One more erroneous detail to add- one year, my mom dressed me up like a horse. A. Horse.
But the year I was Arwen made up for that.
Today as I was sitting on the floor putting on my tennis shoes, about to hop onto the stationary bike, my dog walked into my room while I was singing quietly to myself (one of my absolute favorite songs, might I add- a beautiful rendition of Autumn Leaves by Eva Cassidy). She plopped belly-down, froggy-style perpendicular to me and laid her head on my knee and just stared at me, like she was listening and actually enjoying it. It doesn’t sound so strange now that I write it, but seriously, she seemed so cognizant and aware of the melody that I literally had to stop just to see what she did, in which case she removed her head from my knee and jumped onto the bed to look out the window. She has moments where she seems pretty dim (I’ve witnessed her run into many a wall and fall for the old you-think-I-threw-the-ball-but-I-really-didn’t! routine) but for the most part, she serves as a fairly adept and faithful companion.
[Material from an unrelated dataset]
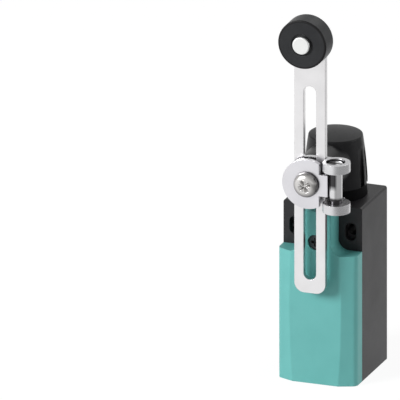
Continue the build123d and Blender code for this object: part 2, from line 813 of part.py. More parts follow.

Sometimes when she’s laying facing away from me and parallel to my legs on the couch, she’ll lift her head and look at me backwards really expectantly for no apparent reason (and sorry, Shaun of the Dead was WRONG when he said that dogs can’t look up) and just the other day she was staring out the glass door and she looked just so sad that I completely stopped whatever assignment I was working on at the time and got out the leash.
Anyway, I’m not sure what the point of all that was. I just thought it was interesting. Obviously, animals don’t find music as enjoyable as humans (whenever I try to move her paws in time to the music, she just gets feisty) but the little incident today tells me it has some sort of effect on them. Maybe it’s soothing? I don’t know.